PySpark provides several methods for working with linear algebra methods in the machine learning library. Specifically, we have a few ways to build and work with vectors at scale. In this article, we will learn how to use PySpark Vectors.

Setting Up

The quickest way to get started working with python is to use the following docker compose file. Simple create a docker-compose.yml, paste the following code, then run docker-compose up. You will then see a link in the console to open up and access a jupyter notebook.

version: '3'
services:
  spark:
    image: jupyter/pyspark-notebook
    ports:
      - "8888:8888"
      - "4040-4080:4040-4080"
    volumes:
      - ./notebooks:/home/jovyan/work/notebooks/

Work With Vectors

Let's start by creating a Spark Session.

from pyspark.sql import SparkSession

spark = SparkSession.builder.getOrCreate()

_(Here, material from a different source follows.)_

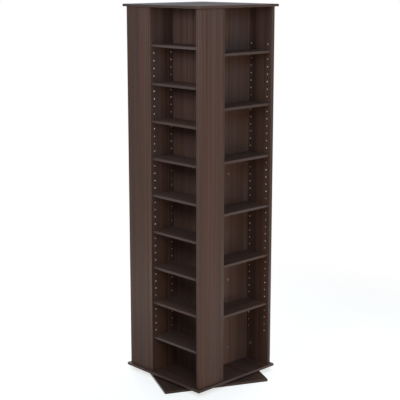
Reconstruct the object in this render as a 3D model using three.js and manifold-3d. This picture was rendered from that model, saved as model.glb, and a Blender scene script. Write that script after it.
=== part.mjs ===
// Four-sided spinning storage tower for discs, in millimetres, +Z up.
// The origin is on the floor, on the axis that the tower turns about.
// Four long dividers stand round a square shaft like the sails of a pinwheel. Each one is the back of
// one bay and, at its outer end, the left wall of the next bay. A narrow side panel closes the corner.
import * as THREE from 'three';
import { mergeGeometries, mergeVertices } from 'three/addons/utils/BufferGeometryUtils.js';
import Module from 'manifold-3d';

// Overall sizes
const towerHeight = 1632;
const bodySide = 444;
const bayDepth = 131;
const uprightThickness = 16;

// Top and bottom panels, and the board that stays on the floor
const panelThickness = 11;
const panelOverhang = 13;
const panelCornerRadius = 4;
const panelEdgeRadius = 2;
const baseSide = 470;
const baseThickness = 11;
const baseTurn = THREE.MathUtils.degToRad(-25.75);

// Hairline that is left wherever two pieces meet
const fitGap = 0.25;
// How far a cutter reaches past the face that it opens
const overrun = 2;

// Rows of holes for the shelf wires, in the walls of every bay
const holePitch = 32;
const lowestHoleHeight = 153.5;
const topHoleDrop = 150;
const holeDiameter = 5;
const holeDepthShare = 0.6;
const holeSides = 6;
const frontRowSetback = 23;
const wireSpan = 96;
const wireDiameter = 3.5;

// Shelves
const shelfThickness = 11;
const shelfRecess = 11;
const shelfBackGap = 1;
const shelfEndGap = 0.5;
const kerfSpare = 0.5;
const cdShelfCount = 9;
const dvdShelfCount = 6;
// Hole levels that stay free under the lowest shelf and over the highest one of a DVD bay
const dvdLevelsBelowCount = 4;
const dvdLevelsAboveCount = 1;

// Screws that pull the end of each divider against its neighbour
const screwDiameter = 5;
const screwLength = 48;
const screwCapDiameter = 12;
const screwCapThickness = 1.2;
const screwSides = 8;
// Their heights, as shares of the hole pitch above the lowest hole
const screwHeightShares = [-2.5, 7.5, 22.5];

// Cam lock between each side panel and the divider behind it
const camDiameter = 15;
const camDepthShare = 0.72;
const camSetback = 23;
const camHeightShare = -2.5;
const camSlotLengthShare = 0.6;
const camSlotWidthShare = 0.12;
const camSlotDepthShare = 0.15;
const camSides = 12;
const dowelDiameter = 6;
const dowelBiteShare = 0.55;
const dowelSides = 6;

// Turntable bearing between the base board and the bottom panel
const bearingHeight = 7;
const bearingPlateSide = 152;
const bearingPlateThickness = 1.2;
const bearingCornerRadius = 8;
const ballTrackRadius = 52;
const ballCount = 16;
const ballSteps = 4;
const ballSides = 6;
const cageWaistShare = 0.4;
const raceSides = 20;
const bearingScrewInset = 12;
const bearingScrewDiameter = 4;
const bearingScrewHeadDiameter = 8;
const bearingScrewHeadShare = 0.35;
const bearingScrewBiteShare = 0.7;

// Places worked out from the sizes above. Each bay is drawn with its opening towards -Y.
const half = bodySide / 2;
const bottomPanelZ = baseThickness + bearingHeight;
const floorZ = bottomPanelZ + panelThickness;
const ceilingZ = towerHeight - panelThickness;
const uprightZ = floorZ + fitGap;
const uprightHeight = ceilingZ - fitGap - uprightZ;
const frontY = -half;
const backFrontY = frontY + bayDepth;
const backRearY = backFrontY + uprightThickness;
const leftWallX = -half + bayDepth + uprightThickness;
const rightWallX = half - uprightThickness;
const lowestHoleZ = floorZ + lowestHoleHeight;
const holeRun = ceilingZ - topHoleDrop - lowestHoleZ;
const holeLevels = Math.floor(holeRun / holePitch) + 1;
const quarterTurn = Math.PI / 2;

const bays = [
  { name: 'front', media: 'cd' },
  { name: 'right', media: 'dvd' },
  { name: 'back', media: 'cd' },
  { name: 'left', media: 'dvd' },
];

const wasm = await Module();
wasm.setup();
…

To use vectors, we will use the Vectors class which provides factory methods for creating vectors. Let's begin by importing this and creating our first vector, the dense vector.

As you can see, we can create a dense vector using the dense method and we can either pass in numbers in the parameters or a list of numbers.

from pyspark.ml.linalg import Vectors
from pyspark.ml.stat import Correlation

v1 = Vectors.dense(1, 2)
v2 = Vectors.dense([2, 3])

With the vectors created, we can use our normal math operators on them and PySpark will perform the vector algebra we would expect.

v1 * v2
DenseVector([2.0, 6.0])

The other option we have is creating sparse vectors (vectors with missing data). Here are a view examples.

Vectors.sparse(4, {1: 1.0, 3: 5.5}).toArray()
array([0. , 1. , 0. , 5.5])
Vectors.sparse(4, [(1, 1.0), (3, 5.5)]).toArray()
array([0. , 1. , 0. , 5.5])
Vectors.sparse(4, [1, 3], [1.0, 5.5]).toArray()
array([0. , 1. , 0. , 5.5])

And finally, we have the zeros function to create zero vectors.

Vectors.zeros(10).toArray()
array([0., 0., 0., 0., 0., 0., 0., 0., 0., 0.])

Vector Operations

As mention above, we can conduct normal python math operations on our vectors. We also have access to the norm and squared_distance methods from the Vectors factory class.

Vectors.norm(v1, p = 10)
2.0001952267223593
Vectors.squared_distance(v1, v2)
2.0

And finally, we can also use these vectors in other PySpark libraries/modules. For example, we can use the Correlation from the stat module in the PySpark ML Library. We will have a separate article(s) for these functions.

from pyspark.ml.stat import Correlation
data = [
    (Vectors.dense(1, 2),),
    (Vectors.dense(3, 4),)
]
df = spark.createDataFrame(data, ["features"])

r1 = Correlation.corr(df, "features").head()